Şimdi AK Partinin savunduğu şekilde, yukarıdaki tarife uyarak, Anayasa’da yüklenen görev ve sorumlulukları yerine getiriyorsa bu AYM’nin mi suçu?
Hüseyni makamı, Sofyan usulündeki şarkı bile soruyor: “Zeytin gözlüm sana meylim nedendir/Bu sevmenin kabahati kimdedir...”
Meclis’ten geçen, halkın onayladığı Anayasa’ya uyduğu için kabahat AYM’de mi? Uymaması mı gerekiyordu, ne bekleniyor?
Asıl uymazsa Anayasa’yı ihlal suçu işlemiş, darbeye teşebbüs etmiş olmaz mı?
TCK 309’da, Anayasa’nın öngördüğü düzeni ortadan kaldırmaya ya da fiilen uygulanmasını engellemeye teşebbüs, Anayasa’yı ihlal suçu olarak tanımlanıyor.
Gerçi “cebir ve şiddet kullanma” şartı var.

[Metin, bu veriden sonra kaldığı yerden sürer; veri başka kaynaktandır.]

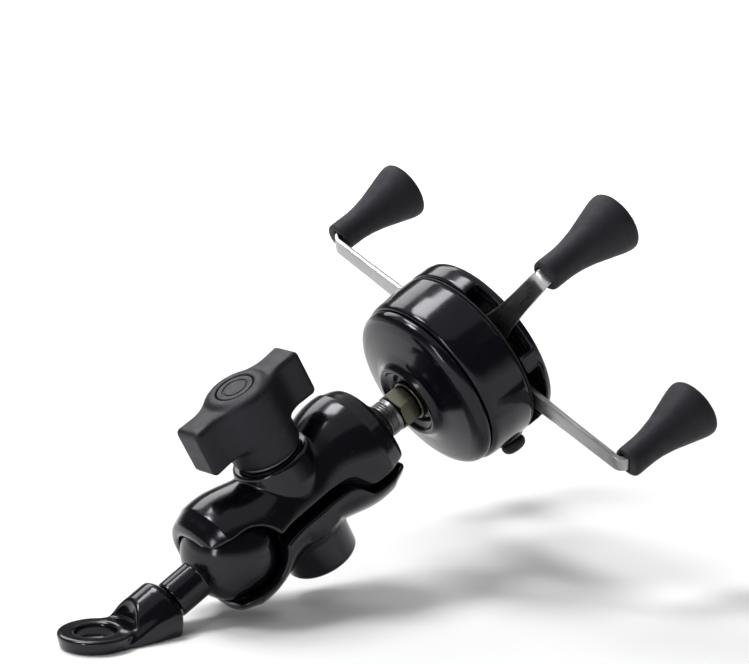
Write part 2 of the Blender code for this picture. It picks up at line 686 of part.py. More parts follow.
# ---- scissor grip -------------------------------------------------------------------------
def bar_rows(level):
    """Cross-lines of one half of a bar, pivot to tongue tip: (x, z, half width)."""
    rows = []
    eye_steps = 5
    eye_end = 7.4 * MM
    for k in range(eye_steps + 1):
        x = eye_end * k / eye_steps
        rows.append((x, level, math.sqrt(BAR_EYE_R ** 2 - x ** 2)))
    rows += [(25.0 * MM, level, 3.3 * MM), (32.0 * MM, level, 3.0 * MM),
             (38.0 * MM, level, BAR_HALF_WIDTH)]
    bend_x = GRIP_REACH - BAR_BEND_R
    rows.append((bend_x, level, 2.6 * MM))
    bend_steps = 4
    for k in range(1, bend_steps + 1):
        angle = math.pi / 2 * k / bend_steps
        rows.append((bend_x + BAR_BEND_R * math.sin(angle),
                     level + BAR_BEND_R * (1 - math.cos(angle)), TONGUE_HALF_WIDTH))
    rows.append((GRIP_REACH, level + TONGUE_TOP - 1 * MM, TONGUE_HALF_WIDTH))
    rows.append((GRIP_REACH, level + TONGUE_TOP, TONGUE_HALF_WIDTH - 0.8 * MM))
    return rows


def build_bar(name, level, heading):
    half = bar_rows(level)
    rows = [(-x, z, width) for x, z, width in reversed(half[1:])] + half
    bm = bmesh.new()
    lines = []
    for x, z, width in rows:
        lines.append((bm.verts.new((x, -width, z)), bm.verts.new((x, width, z))))
    for (a, b), (c, d) in zip(lines, lines[1:]):
        bm.faces.new((a, c, d, b))
    bar = mesh_object(name, bm)
    solid = bar.modifiers.new("thickness", "SOLIDIFY")
    solid.thickness = BAR_THICK
    solid.offset = 0.0
    solid.use_even_offset = True
    place(bar, holder_frame, rotation=(0.0, 0.0, heading))
    hole = cylinder(name + "_pivot_hole", PIN_BORE_R, 20 * MM, sides=48)
    place(hole, holder_frame, (0.0, 0.0, level))
    combine(bar, hole)
    return soften(paint(bar, STEEL))


def build_post(name, level, heading):
    """A flared rubber post, standing just in front of its bar and pushed over its tongue."""
    profile = [(0.0, 26.2), (6.2, 26.1), (7.8, 25.6), (8.3, 24.7), (8.0, 22.8), (6.6, 18.0),
               (5.3, 13.6), (4.5, 9.6), (4.2, 6.6), (4.2, 0.6), (3.8, 0.0), (0.0, 0.0)]
    post = turned(name, [(r * MM, z * MM) for r, z in profile], steps=COARSE)
    root = on_circle(GRIP_REACH, heading, level + POST_RISE)
    place(post, holder_frame, root, (0.0, 0.0, heading))
    slot_half = BAR_THICK / 2 + GAP
    slot_width = 2 * (TONGUE_HALF_WIDTH + GAP)
    bend_room = 1.1 * MM
    bend_top = 1.9 * MM
    entry = box(name + "_entry", (2 * slot_half + bend_room, slot_width, bend_top + OVERSHOOT))
    entry.data.transform(Matrix.Translation((-bend_room / 2, 0.0, (bend_top - OVERSHOOT) / 2)))
    place(entry, post)
    combine(post, entry)
    tongue_top = TONGUE_TOP - POST_RISE + GAP
    tongue = box(name + "_tongue", (2 * slot_half, slot_width, tongue_top))
    tongue.data.transform(Matrix.Translation((0.0, 0.0, tongue_top / 2)))
    place(tongue, post)
    combine(post, tongue)
    return soften(paint(post, RUBBER))


def build_grip():
    heading_a = math.pi / 2 + GRIP_ANGLE
    heading_b = math.pi / 2 - GRIP_ANGLE
    build_bar("grip_bar_a", BAR_A_LEVEL, heading_a)
    build_bar("grip_bar_b", BAR_B_LEVEL, heading_b)
    build_post("post_upper_left", BAR_A_LEVEL, heading_a)
    build_post("post_lower_right", BAR_A_LEVEL, heading_a + math.pi)
    build_post("post_lower_left", BAR_B_LEVEL, heading_b)
    build_post("post_upper_right", BAR_B_LEVEL, heading_b + math.pi)

    groove_r = 2.5 * MM
    pin = turned("pivot_pin", [
        (0.0, 30.9 * MM), (2.6 * MM, 30.9 * MM), (BOLT_R, 30.5 * MM), (BOLT_R, 30.3 * MM),
        (groove_r, 30.3 * MM), (groove_r, 29.6 * MM), (BOLT_R, 29.6 * MM), (BOLT_R, 16.7 * MM),
        (4.9 * MM, 16.7 * MM), (5.2 * MM, 16.4 * MM), (5.2 * MM, 15.2 * MM), (4.9 * MM, 14.9 * MM),
        (0.0, 14.9 * MM)], steps=COARSE)
    place(pin, holder_frame)
    soften(paint(pin, STEEL))

    build_clip()
    build_torsion_spring()
    build_screws()


def build_clip():
    """A C-shaped retaining ring in the pin's groove."""
    inner = 2.65 * MM
    outer = 4.9 * MM
    steps = 20
    gap_half = math.radians(40)
    sweep = 2 * math.pi - 2 * gap_half
    angles = [gap_half + sweep * k / steps for k in range(steps + 1)]
    clip = prism("pivot_clip", ring_sector(inner, outer, angles), 0.5 * MM)
    place(clip, holder_frame, (0.0, 0.0, 29.95 * MM))
    soften(paint(clip, SPRING_STEEL))


def build_torsion_spring():
    """A coil round the pivot boss with one leg behind each bar's edge."""
    coil_r = 6.2 * MM
    wire_r = 0.55 * MM
    leg_r = 14.0 * MM
    start_level = 20.6 * MM
    end_level = 24.9 * MM
    per_turn = 16
    bar_half_at_leg = 4.5 * MM
    clearance = bar_half_at_leg + wire_r + GAP
    offset = math.asin(clearance / leg_r)
    leg_a = math.pi / 2 + GRIP_ANGLE - offset
    leg_b = math.pi / 2 - GRIP_ANGLE + offset - 2 * math.pi
    turns = 3
    sweep = leg_a - leg_b + 2 * math.pi * (turns - 1)
    count = per_turn * turns
    points = [on_circle(leg_r, leg_b, BAR_B_LEVEL), on_circle(leg_r, leg_b, start_level)]
    for k in range(count + 1):
        angle = leg_b + sweep * k / count
        points.append(on_circle(coil_r, angle, start_level + (end_level - start_level) * k / count))
    points += [on_circle(leg_r, leg_a, end_level), on_circle(leg_r, leg_a, BAR_A_LEVEL)]
    spring = wire("grip_spring", points, wire_r, 1)
    place(spring, holder_frame)
    soften(paint(spring, SPRING_STEEL), math.radians(60))


def build_screws():
    """The four screws that close the drum."""
    profile = [(0.0, 31.0), (1.6, 30.95), (2.1, 30.7), (2.1, 30.45), (1.2, 30.45), (1.2, 22.6),
               (0.7, 22.1), (0.0, 22.1)]
    for index, angle in enumerate(SCREW_ANGLES, 1):
        screw = turned(f"cover_screw_{index}", [(r * MM, z * MM) for r, z in profile], steps=12)
        place(screw, holder_frame, on_circle(SCREW_RADIUS, angle))
        soften(paint(screw, STEEL))


build_base()
build_lower_ball_stud()
build_arm()
build_clamp_screw()
build_knob()
build_upper_ball()
build_drum()
build_port_cap()
build_grip()
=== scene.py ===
import json
import math

import bmesh
import bpy
import numpy as np
from mathutils import Matrix, Vector


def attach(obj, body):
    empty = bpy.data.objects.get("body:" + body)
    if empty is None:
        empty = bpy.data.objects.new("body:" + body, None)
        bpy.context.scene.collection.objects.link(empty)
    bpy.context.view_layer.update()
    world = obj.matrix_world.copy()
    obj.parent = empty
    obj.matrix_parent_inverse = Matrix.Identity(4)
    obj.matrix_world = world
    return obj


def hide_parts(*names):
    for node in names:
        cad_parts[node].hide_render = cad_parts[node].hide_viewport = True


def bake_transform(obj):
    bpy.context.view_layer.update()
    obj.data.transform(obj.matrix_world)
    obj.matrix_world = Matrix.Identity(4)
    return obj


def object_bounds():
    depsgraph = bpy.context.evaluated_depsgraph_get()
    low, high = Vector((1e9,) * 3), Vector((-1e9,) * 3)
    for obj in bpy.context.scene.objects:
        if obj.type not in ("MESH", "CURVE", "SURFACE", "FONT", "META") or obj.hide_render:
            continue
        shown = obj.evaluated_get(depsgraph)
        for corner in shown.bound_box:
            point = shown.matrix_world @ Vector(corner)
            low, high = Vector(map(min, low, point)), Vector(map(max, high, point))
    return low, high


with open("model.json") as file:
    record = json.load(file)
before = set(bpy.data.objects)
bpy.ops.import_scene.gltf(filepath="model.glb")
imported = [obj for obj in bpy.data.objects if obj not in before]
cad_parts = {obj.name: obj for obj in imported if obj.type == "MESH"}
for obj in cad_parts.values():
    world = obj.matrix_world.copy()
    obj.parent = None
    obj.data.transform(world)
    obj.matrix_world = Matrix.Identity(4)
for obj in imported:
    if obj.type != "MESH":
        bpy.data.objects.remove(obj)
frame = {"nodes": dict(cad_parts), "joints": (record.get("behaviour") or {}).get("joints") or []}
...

Fakat bunun illa gerekmediğini, kimi darbecilikten yargılamalarda bu şartın aranmamasından biliyoruz.
Bir AYM üyesinin “Işıklar yanıyor” işgüzarlığından bile darbe çığırtkanlığı çıkarılmadı mı?
Oysa AYM, daha Enis Berberoğlu dosyasında oy birliğiyle verdiği kararı bile alt mahkemeye uygulatamadı. Sabahlara kadar ışıkları yansa, gece gündüz sönmese olur.
Kaldı ki...Ortada bir Anayasa’yı ihlal varsa, o da Anayasa’nın 153. maddesindeki ‘AYM kararları kesindir, herkesi bağlar” hükmünün fiilen çiğnenmesidir.
Bu krizde biri Anayasa’yı ihlalle suçlanacaksa, onun AYM olmadığı muhakkak.
AYM, olsa olsa müdahaleye maruz kalan taraf olur.
ANLAŞILDI VEHBİ’NİN KERRAKESİ
Işık polemiğini büyütmek de toplumda böyle bir aydınlanmaya yol açtı. Kimin haklı olduğunu görmeyenlere de göstermeye yaradı.
AK Parti Sözcüsü Çelik, “Kimse demokrasimizi tehdit edemez” diye gürlemişti.
Esip savurarak büyütünce merak da büyüdü, bilmeyen duymayanların da haberi oldu.
Krizin nereden çıktığını sormak yetti. Anlamayanlar, neler dönüyor diye sorduğunda anladı.
Söylendiği, inandırılmak istendiği gibi, ofsaytta yakalanan AYM değilmiş.
Anayasal hakkı ihlal edilen Enis Berberoğlu, tehdide uğrayan AYM, mağdur da hukukmuş.
Şıpın işi demokrasi nöbeti propagandası, siyasi istismar üstünde kendini ele verdi.
AYM’yi sindirmek, komplekse sokmak, defansta tutmak, aslında vesayetçi ve darbeci olmadığını ispat için çırpındırmak, kararlarını iktidara beğendirmeye zorlamak amaçlanıyorsa...
O da artık fark edilmeyecek gibi değil.
Karacaoğlan’a kulak verseler, AYM yerine söylerdi kara propagandacılara: “Harami var diye korku verirler/Benim ipek yüklü kervanım mı var...”
Bugünkü AYM’nin; darbecilik ve vesayetçilik gibi günahları mı var ki bu propagandayla korkutulacak, sindirilecek?
Gocunacak vesayet sabıkası, bozuk bir demokrasi sicili yok ki komplekse girsin, doğru bildiğini yapmaktan çekinsin...
Alışılmış, hatta bayatlamış ezberler işlemiyor.
Bana düşmez ama uyarmış olayım. İktidara yeni bir mızıka takımı lazım. Mevcut propaganda bandosu yorgun, tembelliğe vuruyor.